Your assets are divided between after-tax and retirement accounts. Within each account, assets may be held in “cash,” including inflation-protected bonds, or S&P index instruments.
In this year, we draw cash and S&P. Cash draws are denominated in today’s dollars. The S&P withdrawal is denominated in S&P units, or multiples of the S&P average. The dollar figure is an estimate and will vary depending on market performance. Some years you get more, some less.
The draw includes after-tax expenses and estimated tax payment.
Figures at the bottom show tax imputs from your investments.
Charts
Four charts are shown. Swipe to view each in turn.

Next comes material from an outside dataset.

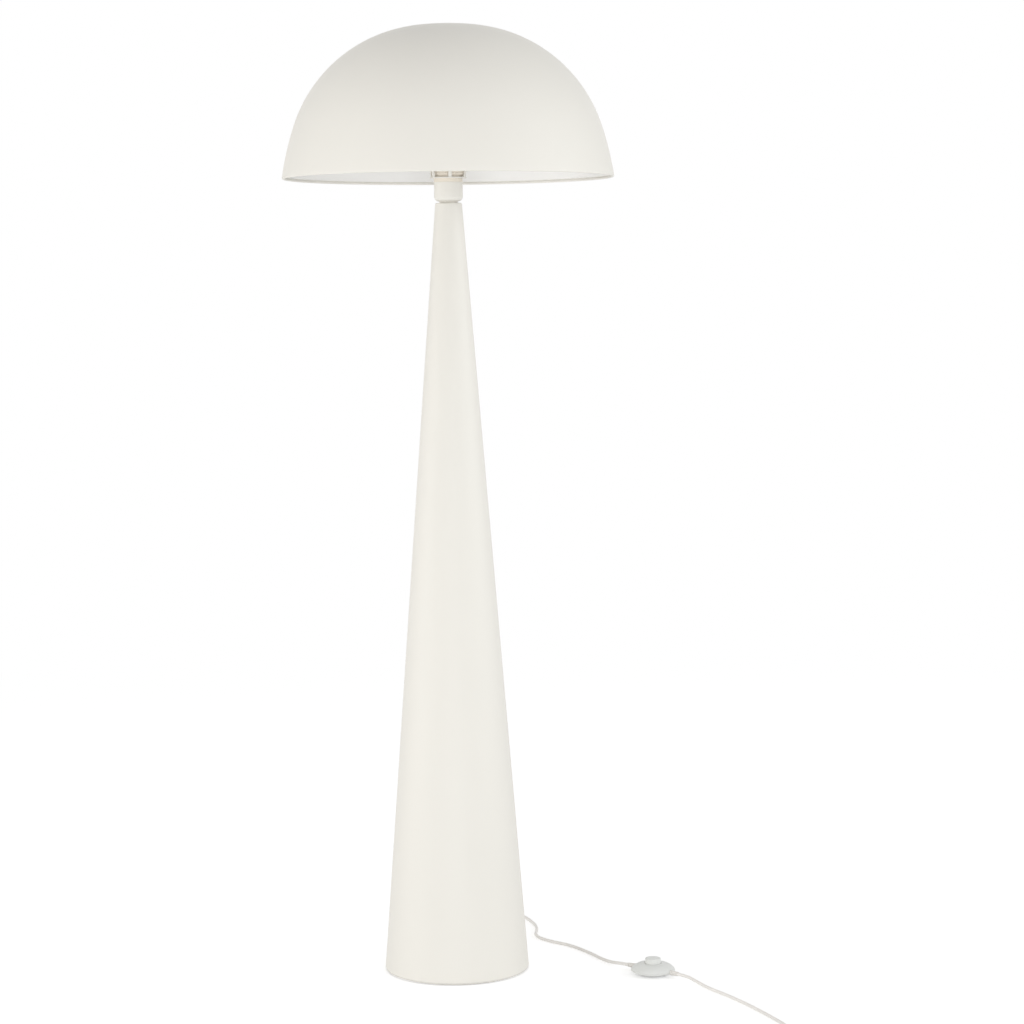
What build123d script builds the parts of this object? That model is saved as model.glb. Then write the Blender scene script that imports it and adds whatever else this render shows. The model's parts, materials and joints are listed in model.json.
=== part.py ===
"""Mushroom floor lamp, in millimetres.

The lamp's axis is +Z and its origin is the centre of its base, on the floor. The cord leaves
at the back (+Y), comes round on the floor to the right (+X) and runs to the front (-Y).
"""
from build123d import *
from math import atan2, cos, pi, radians, sin, sqrt, tan
import os

os.makedirs("parts", exist_ok=True)

# ---------------------------------------------------------------- driving dimensions
FIT = 0.05                  # clearance of a piece in its bore, per side
SLIDE = 0.6                 # clearance of a piece that moves, per side
OVER = 1.0                  # a cut reaches this far past what it cuts

# base and column
PAD_THICK = 2.0
PAD_MARGIN = 5.0            # felt stays this far inside the column's edge
LIP_THICK = 2.0             # ballast rim that carries the column
LIP_INSET = 0.6
BASE_R = 115.2              # column's outer radius at its lower edge
NECK_R = 21.0               # the same taper's radius at the column's top
COLUMN_H = 1219.0
COLUMN_WALL = 1.2
COLUMN_TOP_WALL = 3.0
COLUMN_TOP_ROUND = 3.0
BALLAST_H = 28.0
BALLAST_GAP = 0.4
BALLAST_CHAMFER = 2.0
RECESS_R = 28.0             # underside recess for nut, washer and the cord's bend
WEB_THICK = 6.0

# cord and its bush
CORD_R = 2.7
CORD_LIFT = 0.1             # cord's underside above the floor
CORD_END = 2.0              # cord's end above the pipe
ARC_SHARE = 0.45            # of its shorter run, that an arc of the cord's path takes
EXIT_Z = 11.0
CHANNEL_SIDE = 2.0          # room beside and over the cord in the ballast's channel
BUSH_WALL = 1.7             # wall of the bush's neck round the cord
BUSH_FLANGE_W = 1.9
BUSH_FLANGE_T = 1.6
BUSH_ROOT_W = 0.6           # sleeve's root past the neck
BUSH_TIP_WALL = 0.8
BUSH_SLEEVE = 22.0
BUSH_POCKET = 8.0           # depth of the ballast's pocket round the bush

# threaded pipe round the cord, with its nuts and washers
CORD_PLAY = 0.8
PIPE_WALL = 1.5
PIPE_STICK_OUT = 1.0        # thread showing past each nut
NUT_RIM = 2.0               # nut's metal between thread and flats
NUT_H = 4.0
CLAMP_WASHER_W = 7.0
CLAMP_WASHER_H = 2.0
NECK_WASHER_W = 10.0
NECK_GAP = 2.5

# lampholder
CUP_R = 22.5
CUP_H = 30.0
CUP_WALL = 1.3
CUP_FLOOR = 2.0
CUP_ROUND = 7.0
COLLAR_H = 5.5
COLLAR_EDGE = 0.5
THREAD_R = 19.9             # outside of the sleeve that the shade ring screws on
THREAD_H = 23.0
THREAD_GROOVES = 7
THREAD_DEPTH = 0.7
SPIGOT_H = 6.0              # sleeve's lower end, inside the cup
SPIGOT_WALL = 2.0
HOLDER_LEDGE = 3.0          # sleeve's inner ledge that holds the core down
CORE_H = 18.0
CORE_LEG_GAP = 1.0          # between the nut's corners and the core's legs
CORE_LEG_W = 5.0
CORE_LEG_D = 9.0
SHELL_WALL = 0.8
SHELL_LIP_R = 9.5
SHELL_H = 22.5
CONTACT_R = 4.5
CONTACT_H = 1.8
TERMINAL_R = 1.8
TERMINAL_H = 5.0
TERMINAL_HEAD = 1.0         # head below the core
TERMINAL_Y = 12.0

# bulb
BULB_CAP_R = 13.0
BULB_CAP_H = 20.5
BULB_CAP_ROUND = 1.5
BULB_TIP_GAP = 0.3
BULB_TIP_H = 1.2
BULB_INSULATOR_H = 3.5
BULB_NECK_R = 15.5
BULB_R = 30.0
BULB_LENGTH = 104.0
BULB_WALL = 1.2
BULB_SHOULDER_R = 16.0

# shade
RING_FOOT_H = 3.0
RING_FOOT_WALL = 3.0
RING_BAND_WALL = 5.4
RING_BAND_H = 4.2
RING_BANDS = 2
RING_ROUND = 0.9
RING_FLUTES = 36
RING_FLUTE_R = 1.6
RING_FLUTE_DEPTH = 0.6
CARRIER_T = 2.0
CARRIER_PLAY = 0.5          # base ring's hole round the thread
CARRIER_W = 8.6
RIB_COUNT = 6
RIB_FIRST = -84.0           # degrees; one rib stands just right of the front
RIB_W = 5.5
RIB_T = 2.4
RIB_INSET = 0.3             # ribs' outer face inside the base ring's edge
RIB_START_LEAN = 9.5        # degrees off vertical
CROWN_RING_R = 109.0
CROWN_RING_W = 17.0
CROWN_RING_T = 2.5
CROWN_RING_RISE = 199.0     # crown ring's underside above the base ring's top
STUD_COUNT = 3
STUD_R = 3.5
STUD_THREAD_R = 2.0
STUD_HOLE_R = 2.2
SHADE_NUT_FLATS = 7.0
SHADE_NUT_H = 3.2
DOME_WALL = 1.2
CROWN_ARC_R = 480.0         # three tangent arcs, from the top of the dome to its rim
SHOULDER_ARC_R = 227.4
SKIRT_ARC_R = 480.0
CROWN_ARC_END = 5.75        # degrees off vertical where each arc ends
SHOULDER_ARC_END = 71.4
SKIRT_ARC_END = 81.3
RIM_RISE = 0.37             # end of the skirt arc above the base ring's top
RIM_BEAD_R = 1.9
RIM_LEDGE = 1.5             # height of the turned-in edge above the bead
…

Drill down further in results to see similar charts for each separate account. Charts on this page show totals across all of your accounts.
Assets
Yearly total account balances, with “cash” and S&P assets highlighted. Cash assets are reserved for the early years, when stock market volatility poses the greatest risk and you don’t have social security to anchor your hedge.
Source of draws
Withdrawals from your investment accounts. Cash assets are consumed first, until the higher expected returns of the stock market catch up to and overtake their expected risk.
Required cash percentage
The bars show the percentage of cash assets in each year’s draw. The line shows the required percentage. The bars and line diverge when social security starts, giving you enough cash income to cover your hedge.
Tax inputs
These numbers are entered on your tax return. They come from two sources:
- After tax account:
- Ordinary income from bond interest.
- Imputed ordinary income from bond inflation adjustments
- Qualified dividends from S&P ETFs. These are reinvested.
- Capital gain or loss on S&P draws.
- Traditional IRAs
- Withdrawals are taxed as ordinary income.
- Rollovers to Roth accounts are also treated as ordinary income.
In this case, IRA draws are the biggest contributor.